» Work to do
Within the entries below, find the portion that opens with the line containing "Turn this picture" and closes with the line containing "through its middle.". Retype that portion exactly and only.

======== Records shown

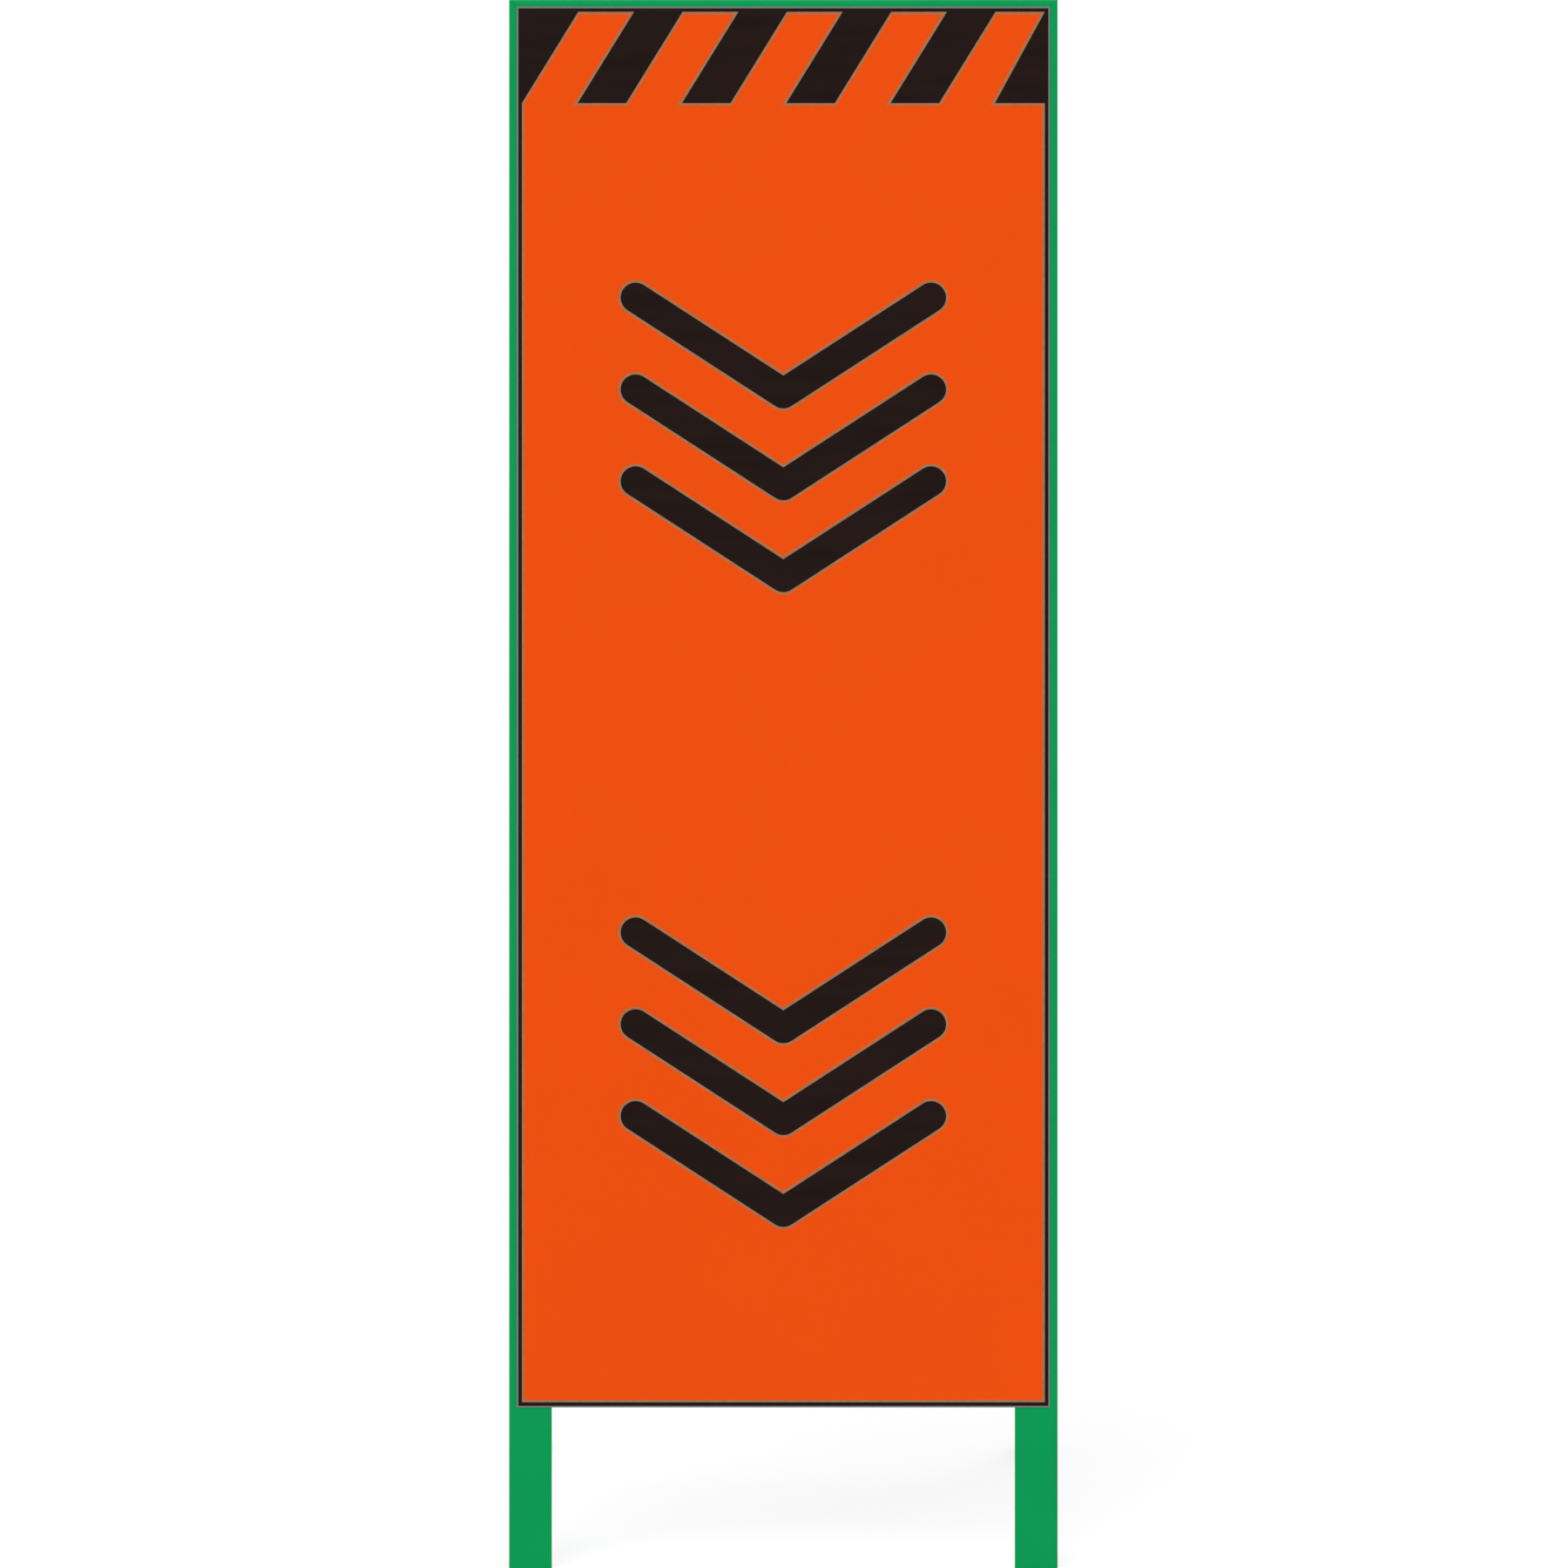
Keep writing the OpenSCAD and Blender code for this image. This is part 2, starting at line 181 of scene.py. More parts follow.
class Material:
    """A node material. add() makes a node, and its keyword values go to the sockets of those names."""

    def __init__(self, name):
        self.material = bpy.data.materials.new(name)
        self.material.use_nodes = True
        self.tree = self.material.node_tree
        self.shader = self.tree.nodes["Principled BSDF"]

    def add(self, kind, settings=None, **sockets):
        node = self.tree.nodes.new(kind)
        for key, value in (settings or {}).items():
            setattr(node, key, value)
        for key, value in sockets.items():
            self.put(node.inputs[key.replace("_", " ")], value)
        return node

    def put(self, socket, value):
        if isinstance(value, bpy.types.NodeSocket):
            self.tree.links.new(value, socket)
        else:
            socket.default_value = value

    def set(self, **sockets):
        for key, value in sockets.items():
            self.put(self.shader.inputs[key.replace("_", " ")], value)

    def math(self, operation, *values):
        node = self.add("ShaderNodeMath", {"operation": operation})
        for socket, value in zip(node.inputs, values):
            self.put(socket, value)
        return node.outputs[0]

    def vector(self, operation, *values):
        node = self.add("ShaderNodeVectorMath", {"operation": operation})
        for socket, value in zip(node.inputs, values):
            self.put(socket, value)
        return node.outputs["Value" if operation == "DOT_PRODUCT" else "Vector"]

    def split(self, vector):
        return self.add("ShaderNodeSeparateXYZ", Vector=vector).outputs

    def place(self):
        return self.add("ShaderNodeTexCoord").outputs["Object"]

    def not_facing_front(self):
        """0 on faces that look forward, 1 on all the others."""
        normal = self.add("ShaderNodeTexCoord").outputs["Normal"]
        return self.math("GREATER_THAN", self.vector("DOT_PRODUCT", normal, (0.0, 1.0, 0.0)), -0.5)

    def noise(self, size, detail=2.0, stretch=(1, 1, 1)):
        """Noise whose blotches are about size across, from 0 to 1."""
        where = self.vector("MULTIPLY", self.place(), stretch)
        node = self.add("ShaderNodeTexNoise", Vector=where, Scale=1 / (size * MM), Detail=detail)
        return node.outputs["Fac"]

    def ramp(self, value, *stops):
        """Turns a value into a colour: each stop is (position, colour)."""
        node = self.add("ShaderNodeValToRGB", Fac=value)
        elements = node.color_ramp.elements
        while len(elements) < len(stops):
            elements.new(0.5)
        for element, (position, colour) in zip(elements, stops):
            element.position = position
            element.color = (*colour, 1)
        return node.outputs["Color"]

    def tones(self, value, colour, darker, lighter, low=NOISE_LOW, high=NOISE_HIGH):
        """The colour from a darker to a lighter tone of it, as value goes from low to high."""
        return self.ramp(value, (low, shade(colour, darker)), (high, shade(colour, lighter)))

    def span(self, value, low, high, to_low, to_high):
        """Maps low..high onto to_low..to_high."""
        node = self.add("ShaderNodeMapRange", Value=value)
        ends = {"From Min": low, "From Max": high, "To Min": to_low, "To Max": to_high}
        for name, number in ends.items():
            node.inputs[name].default_value = number
        return node.outputs["Result"]

    def uneven(self, size, detail, to_low, to_high):
        """A value that wanders between to_low and to_high in blotches about size across."""
        return self.span(self.noise(size, detail), NOISE_LOW, NOISE_HIGH, to_low, to_high)

    def mix(self, factor, a, b):
        """Colour a where factor is 0, and colour b where it is 1."""
        node = self.add("ShaderNodeMix", {"data_type": "RGBA"})
        self.put(node.inputs["Factor"], factor)
        for name, value in (("A", a), ("B", b)):
            socket = [s for s in node.inputs if s.name == name and s.type == "RGBA"][0]
            self.put(socket, value if isinstance(value, bpy.types.NodeSocket) else (*value, 1))
        return [s for s in node.outputs if s.type == "RGBA"][0]

    def bump(self, height, depth, strength, under=None):
        """A normal that follows height over depth, on top of the normal under."""
        node = self.add("ShaderNodeBump", Height=height, Distance=depth * MM, Strength=strength)
        if under is not None:
            self.put(node.inputs["Normal"], under)
        return node.outputs["Normal"]


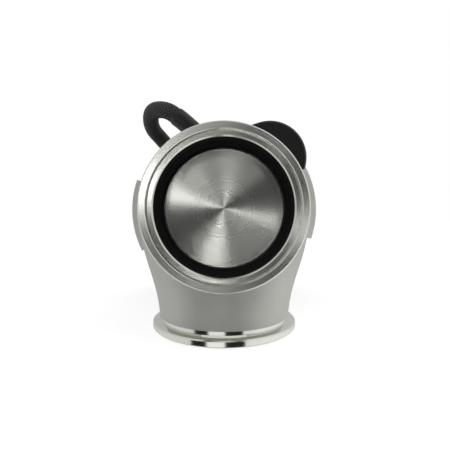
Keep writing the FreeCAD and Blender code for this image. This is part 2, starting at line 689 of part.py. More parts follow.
def half_coil(start, side, rise):
    """Half a turn of spring wire from one side to the other, in a plane tilted by its rise."""
    bend_r = math.hypot(SPRING_MEAN_R, rise / 2)
    across = V(-side * SPRING_MEAN_R, rise / 2, 0)
    wire = Part.Face(Part.Wire(Part.makeCircle(SPRING_WIRE_R, start, V(0, 0, 1))))
    return wire.revolve(start + across, V(0, 0, side).cross(across) * (1 / bend_r), 180)


def return_spring():
    """Coil spring that shuts the valve, between the seat and the carrier."""
    rise = (CARRIER_Y - SPRING_Y - 2 * SPRING_WIRE_R) / SPRING_HALF_COUNT
    halves = []
    for i in range(SPRING_HALF_COUNT):
        side = 1 - 2 * (i % 2)
        start = V(side * SPRING_MEAN_R, SPRING_Y + SPRING_WIRE_R + i * rise, AXIS_H)
        halves.append(half_coil(start, side, rise))
    return halves[0].multiFuse(halves[1:])


def bearing_carrier():
    lip_y = BEARING_Y - CARRIER_LIP
    bore = BEARING_R + FIT_CLEAR
    back = CARRIER_Y + CARRIER_T
    body = turned([(lip_y, HUB_SHOULDER_R), (lip_y, CARRIER_TUBE_R), (CARRIER_Y, CARRIER_TUBE_R),
                   (CARRIER_Y, CARRIER_R), (back, CARRIER_R), (back, bore), (BEARING_Y, bore),
                   (BEARING_Y, HUB_SHOULDER_R)])
    return body.cut([sunk_shape(p, back, BOLT_CLEAR) for p in carrier_screw_places()])


def front_bearing():
    return ring(BEARING_R, HUB_R + RUN_CLEAR, BEARING_Y, CARRIER_Y)


def rear_bearing():
    return ring(BEARING_R, HUB_R + RUN_CLEAR, REAR_BEARING_Y, HUB_END_Y)


def involute(angle):
    return math.tan(angle) - angle


def tooth_half_angle(radius, teeth):
    """Half of a tooth's thickness at a radius, as an angle, less its share of the backlash."""
    pitch_r = GEAR_MODULE * teeth / 2
    base_r = pitch_r * math.cos(PRESSURE)
    at_pitch = math.pi / (2 * teeth) - BACKLASH / (4 * pitch_r) + involute(PRESSURE)
    if radius <= base_r:
        return at_pitch
    return at_pitch - involute(math.acos(base_r / radius))


def toothed(teeth, centre, start):
    """Spur gear blank with straight-sided involute teeth, the first one at the start angle."""
    pitch_r = GEAR_MODULE * teeth / 2
    root_r, tip_r = pitch_r - DEDENDUM * GEAR_MODULE, pitch_r + ADDENDUM * GEAR_MODULE
    radii = (root_r, pitch_r - GEAR_MODULE / 2, pitch_r, tip_r)
    points = []
    for i in range(teeth):
        middle = math.radians(start) + 2 * math.pi * i / teeth
        flank = [(r, tooth_half_angle(r, teeth)) for r in radii]
        for r, half in flank:
            points.append(polar(r, math.degrees(middle - half), GEAR_Y, centre))
        for r, half in reversed(flank):
            points.append(polar(r, math.degrees(middle + half), GEAR_Y, centre))
    return Part.Face(Part.makePolygon(points + points[:1])).extrude(V(0, GEAR_W, 0))


def drive_gear():
    """Moulded gear on the nut's middle."""
    blank = toothed(GEAR_TEETH, VALVE_AXIS, LOBE_ANGLE + 180 / GEAR_TEETH)
    web_r = GEAR_MODULE * GEAR_TEETH / 2 - DEDENDUM * GEAR_MODULE - GEAR_RIM_T
    hub_r = HUB_SHOULDER_R + GEAR_RIM_T
    sink = (GEAR_W - GEAR_WEB_T) / 2
    cuts = [ring(web_r, hub_r, GEAR_Y - OVERCUT, GEAR_Y + sink),
            ring(web_r, hub_r, GEAR_Y + GEAR_W - sink, GEAR_Y + GEAR_W + OVERCUT),
            disc(HUB_SHOULDER_R + FIT_CLEAR, GEAR_Y - OVERCUT, GEAR_Y + GEAR_W + OVERCUT)]
    cuts += [disc(GEAR_HOLE_R, GEAR_Y - OVERCUT, GEAR_Y + GEAR_W + OVERCUT,
                  polar((web_r + hub_r) / 2, 360 / GEAR_HOLES * i, 0)) for i in range(GEAR_HOLES)]
    return blank.cut(cuts)


def drive_nut():
    """Bronze nut that carries the gear: it runs in both bearings and on the lead screw."""
    front, back, bore = CARRIER_Y + FACE_GAP, REAR_BEARING_Y - FACE_GAP, SCREW_R + RUN_CLEAR
    return turned([(BEARING_Y, bore), (BEARING_Y, HUB_R), (front, HUB_R), (front, HUB_SHOULDER_R),
                   (back, HUB_SHOULDER_R), (back, HUB_R), (HUB_END_Y, HUB_R), (HUB_END_Y, bore)])


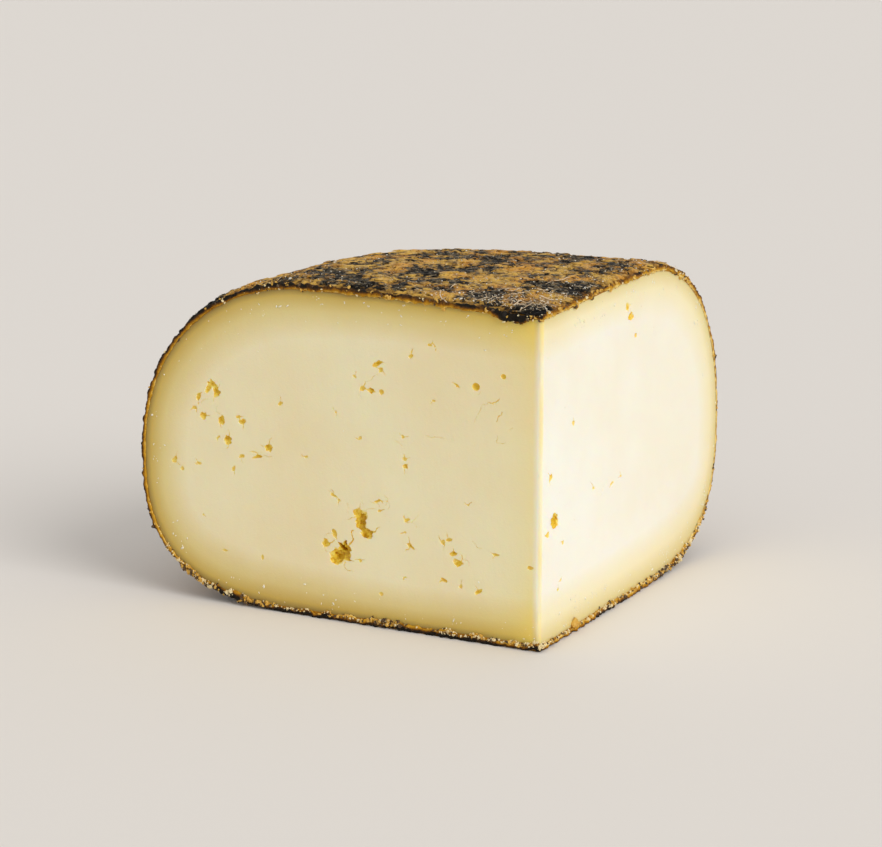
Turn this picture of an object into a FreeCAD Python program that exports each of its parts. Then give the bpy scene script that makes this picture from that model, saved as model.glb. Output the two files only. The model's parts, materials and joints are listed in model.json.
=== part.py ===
"""A quarter of a Mahon cheese: a square cushion-shaped wheel cut twice through its middle.

Millimetres, +Z up, standing on the flat base. The origin is under the middle of the
bounding box. The front cut faces -Y, the side cut faces +X, and they meet in the upright
cut edge, which was the axis of the whole wheel. The rind bulges out to -X and +Y and goes
round the wheel's one remaining corner.
"""
import FreeCAD, Part
import math
import os

from FreeCAD import Placement, Rotation, Vector

# --- driving sizes -------------------------------------------------------------------
front_reach = 106.5          # cut edge to the widest point of the rind, along the front cut
side_reach = 105.0           # cut edge to the widest point of the rind, along the side cut
height = 79.5                # base to the level part of the top
plan_radius = 70.0           # rounding of the wheel's corner, seen from above
belly_height = 34.0          # level at which the rind stands out furthest
foot_inset = 44.5            # from the widest point in to the edge of the flat base
shoulder_inset = 46.0        # from the widest point in to the level part of the top
foot_fullness = 2.7          # exponent of the lower curve: 2 is an ellipse, more is squarer
shoulder_fullness = 2.1      # exponent of the upper curve
dish_depth = 3.2             # how far the top sinks at the middle of the wheel
dish_radius = 56.0           # how far from the middle that hollow reaches
lip_radius = 1.2             # roll of the rim where the knife dragged the rind over the cuts
curve_steps = 8              # spans in each spline of the side profile
touch = 0.001                # how near to a cut an edge lies when it is on it

# --- eyes: holes that the cuts lay open ----------------------------------------------
# (share of the reach from the cut edge, share of the height, width, height, depth, tilt)
front_eyes = (
    (0.484, 0.214, 6.6, 8.0, 3.4, -25.0),
    (0.514, 0.246, 3.0, 4.2, 2.2, 30.0),
    (0.430, 0.301, 4.0, 5.2, 2.8, 12.0),
    (0.806, 0.657, 4.2, 3.6, 2.4, -20.0),
    (0.832, 0.570, 2.2, 2.2, 1.5, 0.0),
    (0.767, 0.501, 2.6, 2.5, 1.6, 15.0),
    (0.662, 0.496, 2.5, 2.6, 1.7, 0.0),
    (0.388, 0.777, 3.0, 2.4, 1.8, 20.0),
    (0.153, 0.742, 2.2, 2.2, 1.6, 0.0),
    (0.432, 0.552, 2.2, 2.1, 1.5, 0.0),
    (0.308, 0.254, 2.8, 1.9, 1.6, 10.0),
    (0.222, 0.282, 2.6, 2.0, 1.6, -15.0),
    (0.191, 0.224, 2.7, 1.9, 1.6, 20.0),
    (0.144, 0.147, 2.7, 1.9, 1.5, 0.0),
)
side_eyes = (
    (0.069, 0.358, 3.9, 3.6, 2.6, 10.0),
    (0.158, 0.617, 2.3, 1.9, 1.4, 0.0),
    (0.455, 0.874, 4.0, 3.4, 2.0, -40.0),
)

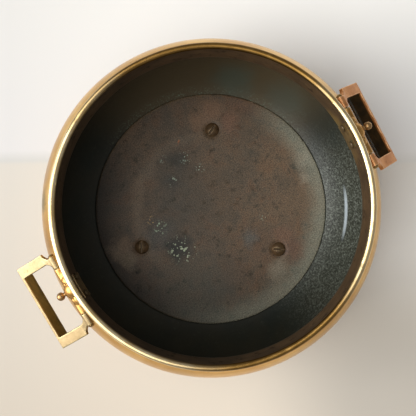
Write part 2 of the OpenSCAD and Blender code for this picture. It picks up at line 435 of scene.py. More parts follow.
def lay(tree: Tree, layer: Layer, where: Socket, lines: Socket | None = None) -> Surface:
    """Builds the nodes of one layer.

    Args:
        tree: Material's node tree.
        layer: Colours, gloss and sizes.
        where: Coordinates in metres.
        lines: Lathe lines that streak the colour and the relief, if the piece was spun.

    Returns:
        The layer's colour, roughness and height.
    """
    patch = add(tree, "TexNoise", {"Scale": 1 / (layer.patch_mm * MM), "Detail": 5.0, "Roughness": 0.6},
                {"Vector": where})
    spots = add(tree, "TexNoise", {"Scale": 1 / (layer.stain_mm * MM), "Detail": 8.0, "Roughness": 0.68},
                {"Vector": where})
    fine = add(tree, "TexNoise", {"Scale": 1 / (layer.relief_size_mm * MM), "Detail": 6.0, "Roughness": 0.65},
               {"Vector": where})
    broad = add(tree, "ValToRGB", {"stops": [(0.38, layer.base), (0.66, layer.second)]},
                {"Fac": patch.outputs["Fac"]})
    speck = add(tree, "MapRange", {"From Min": layer.stain_from, "From Max": layer.stain_from + STAIN_FADE},
                {"Value": spots.outputs["Fac"]})
    # grime with painted shade: concave corners and dips are darkened to the stain colour
    grime = add(tree, "Attribute", {"attribute_name": "grime"})
    wear = add(tree, "Attribute", {"attribute_name": "wear"})
    packed = add(tree, "Math", TIMES | {1: GRIME_AND_SHADE_SHARE}, {0: grime.outputs["Fac"]})
    dirt_and_shade = add(tree, "Math", LARGER, {0: speck.outputs[0], 1: packed.outputs[0]})
    stained = add(tree, "MixRGB", {"Color2": linear(layer.stain)},
                  {"Fac": dirt_and_shade.outputs[0], "Color1": broad.outputs["Color"]})
    tint = veiled(tree, stained.outputs[0], ((wear.outputs["Fac"], WEAR_SHARE, layer.worn),))
    relief = fine.outputs["Fac"]
    if lines is not None:
        streaks = add(tree, "MapRange", {"From Min": 0.42, "From Max": 0.68, "To Max": 0.75},
                      {"Value": lines})
        tint = add(tree, "MixRGB", {"Color2": linear(layer.second)},
                   {"Fac": streaks.outputs[0], "Color1": tint}).outputs[0]
        relief = halved(tree, relief, lines)
    uneven = halved(tree, relief, dirt_and_shade.outputs[0])
    rough = add(tree, "MapRange", {"From Min": 0.15, "From Max": 0.8, "To Min": layer.gloss,
                                   "To Max": layer.dull}, {"Value": uneven})
    return Surface(tint, rough.outputs[0], layer.metallic, relief, layer.relief_mm * MM)


def blend(tree: Tree, share: Socket, under: Surface, over: Surface) -> bpy.types.Node:
    """Makes one shader from two layers, each with its own metal share and relief.

    Args:
        tree: Material's node tree.
        share: How much of the upper layer shows, from 0 to 1.
        under: Layer that shows where the share is 0.
        over: Layer that shows where the share is 1.

    Returns:
        The mixed shader node.
    """
    lower, upper = shade(tree, under), shade(tree, over)
    return add(tree, "MixShader", links={0: share, 1: lower.outputs[0], 2: upper.outputs[0]})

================

» Output of the exercise
Turn this picture of an object into a FreeCAD Python program that exports each of its parts. Then give the bpy scene script that makes this picture from that model, saved as model.glb. Output the two files only. The model's parts, materials and joints are listed in model.json.
=== part.py ===
"""A quarter of a Mahon cheese: a square cushion-shaped wheel cut twice through its middle.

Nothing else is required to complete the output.